Manuale del guerriero della luce è un libro di Paulo Coelho del 1997. Il volume, ad eccezione del prologo e dell’epilogo, è una raccolta di testi pubblicati nella rubrica Maktub del quotidiano A Folha de Sao Paulo e su vari giornali brasiliani e stranieri, dal 1993 al 1996. Il libro include proverbi, estratti dal Tao Te Ching di Laozi e da Chuang Tzu, dalla Bibbia, dalTalmud e altre varie fonti ed è scritto sotto forma di brevi enunciati filosofici.

Il libro si apre con un prologo, dove una misteriosa donna invita un bambino a scoprire un antico tempio che sorge su di un’isola. Una leggenda dice che le campane del tempio, ormai sprofondato negli abissi del mare, continuino a suonare. Il suono si manifesta dopo che il bambino si abitua ai vari suoni dell’ambiente circostante e quando egli, diventato adulto, torna sulla spiaggia della sua infanzia, incontra nuovamente la donna che gli consegna un quaderno azzurro e lo invita a prendere nota.
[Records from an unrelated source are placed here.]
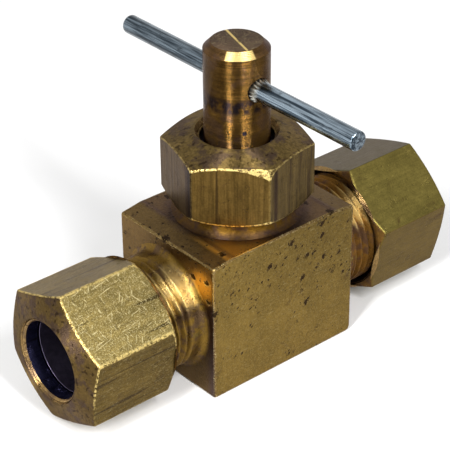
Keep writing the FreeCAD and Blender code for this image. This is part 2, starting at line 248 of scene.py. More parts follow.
def rounded(corners, radius, steps=3, closed=True):
    """Round the corners of an outline with arcs; a corner is (across, along) or (across, along, radius)."""
    count = len(corners)
    points = []
    for index, corner in enumerate(corners):
        own = corner[2] if len(corner) > 2 else radius
        here = np.array(corner[:2], dtype=float)
        if own <= 0 or (not closed and index in (0, count - 1)):
            points.append(here)
            continue
        before = np.array(corners[index - 1][:2], dtype=float) - here
        after = np.array(corners[(index + 1) % count][:2], dtype=float) - here
        room_before, room_after = np.linalg.norm(before), np.linalg.norm(after)
        before, after = before / room_before, after / room_after
        half = math.acos(float(np.clip(np.dot(before, after), -1, 1))) / 2
        if half > math.radians(88):
            points.append(here)
            continue
        reach = min(own / math.tan(half), 0.45 * room_before, 0.45 * room_after)
        arc = reach * math.tan(half)
        middle = here + (before + after) / np.linalg.norm(before + after) * (arc / math.sin(half))
        first, last = here + before * reach - middle, here + after * reach - middle
        swing = math.pi - 2 * half
        for step in range(steps + 1):
            share = step / steps
            points.append(middle + (math.sin((1 - share) * swing) * first + math.sin(share * swing) * last)
                          / math.sin(swing))
    return points


def round_angles(columns):
    """Evenly spaced angles round an axis."""
    return np.arange(columns) * 2 * math.pi / columns


def ring(angles, across, along):
    """Points round +Z at these angles, radii and heights."""
    angles, across, along = np.broadcast_arrays(angles, across, along)
    return np.stack([across * np.cos(angles), across * np.sin(angles), along], axis=-1)


def turned(profile, columns=ROUND):
    """Revolve a closed (radius, height) outline round +Z; returns vertices and faces."""
    profile = np.asarray(profile, dtype=float)
    points = ring(round_angles(columns), profile[:, 0:1], profile[:, 1:2])
    return points.reshape(-1, 3), loop_faces(len(profile), columns)


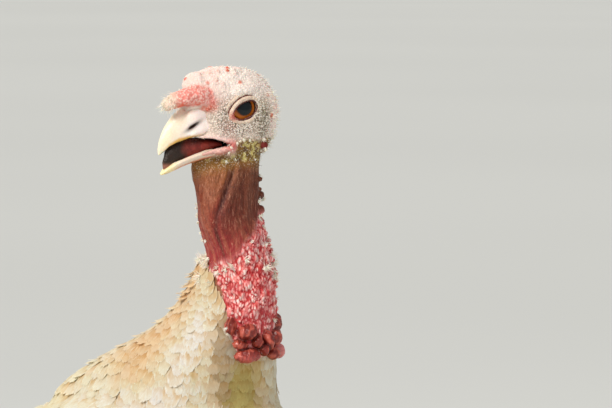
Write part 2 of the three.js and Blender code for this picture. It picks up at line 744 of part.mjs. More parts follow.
// A straight vane of the tail, which leaves the root at an angle to the side and at a height in the stack.
function tailVane({ outline, length, width, spread, aside, height, ahead = 0 }) {
  const root = bodyFrame(0, TAIL_ROOT.s + ahead, TAIL_ROOT.n).addScaledVector(TAIL_UP, height);
  const [turnCos, turnSin] = [Math.cos(spread * DEG), Math.sin(spread * DEG)];
  return vane(outline, length, width, (along, across, out) => {
    const back = along * turnCos - across * turnSin;
    return root
      .clone()
      .addScaledVector(LEFT, aside + along * turnSin + across * turnCos)
      .addScaledVector(TAIL_LINE, back)
      .addScaledVector(TAIL_UP, out);
  });
}

// How far down the stack a feather lies that stands `place` steps from the middle: the middle ones
// are uppermost.
const rankOf = (place) => Math.round(2 * Math.abs(place) + (place > 0 ? 0 : 0.9));
const TAIL_FEATHERS = 18;
const TAIL_STEP = 0.92; // from one feather down to the next
function tailFan() {
  return Array.from({ length: TAIL_FEATHERS }, (_, i) => {
    const place = i - (TAIL_FEATHERS - 1) / 2;
    return tailVane({
      outline: FLIGHT_OUTLINE,
      length: 286 - 30 * (place / 8.5) ** 2,
      width: 40,
      spread: 1.5 * place,
      aside: 1.5 * place,
      height: 8 - TAIL_STEP * rankOf(place),
    });
  });
}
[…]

Il libro procede come un manuale guida per il “guerriero della luce”, ovvero un’entità latente presente in tutti gli uomini, che si risveglia in noi quando vogliamo perseguire un sogno e comprendere il miracolo della vita. Il manuale descrive le varie sfide a cui i guerrieri sono sottoposti e le soluzioni ai problemi utilizzando numerosi paradossi (“Un guerriero della luce pensa contemporaneamente alla guerra e alla pace”).